Canal Street, 170 feet wide, is the widest main street in the United States and one of the liveliest—particularly during Carnival parades. It was once scheduled to be made into a canal linking the Mississippi River to Lake Pontchartrain; plans changed, but the name remains. In the early 1800s, after the Louisiana Purchase, the French Creoles residing in the French Quarter were segregated from the Americans who settled upriver from Canal Street. The communities had separate governments and police systems, and what is now Canal Street—and, most specifically, the central median running down Canal Street—was neutral ground between them. Today, animosities between these two groups are history, but the term "neutral ground" has survived as the name for all medians throughout the city.

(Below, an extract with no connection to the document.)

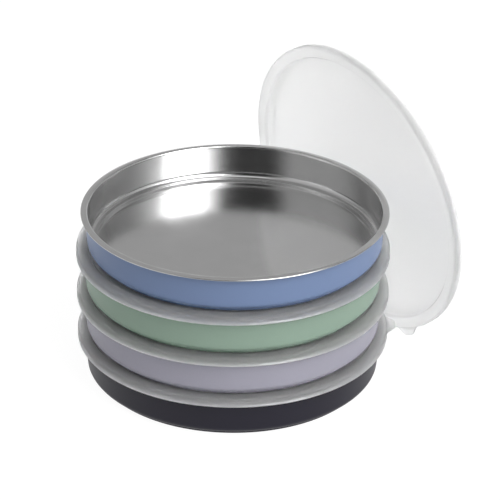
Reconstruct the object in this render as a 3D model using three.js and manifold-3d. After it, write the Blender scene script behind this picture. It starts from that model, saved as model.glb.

Some of the grand buildings that once lined Canal Street remain, many of them former department stores and businesses now serving as hotels, restaurants, or souvenir shops. The Werlein Building (605 Canal Street), once a multilevel music store, is now the Palace Café restaurant. The former home of Maison Blanche (921 Canal Street), once the most elegant of the downtown department stores, is now a Ritz-Carlton hotel, with a ground floor devoted to an upscale mini-mall. One building still serving its original purpose is Adler's (722 Canal Street), the city's most elite jewelry and gift store. For the most part, these buildings are faithfully restored, so you can still appreciate the grandeur that once reigned on this fabled strip.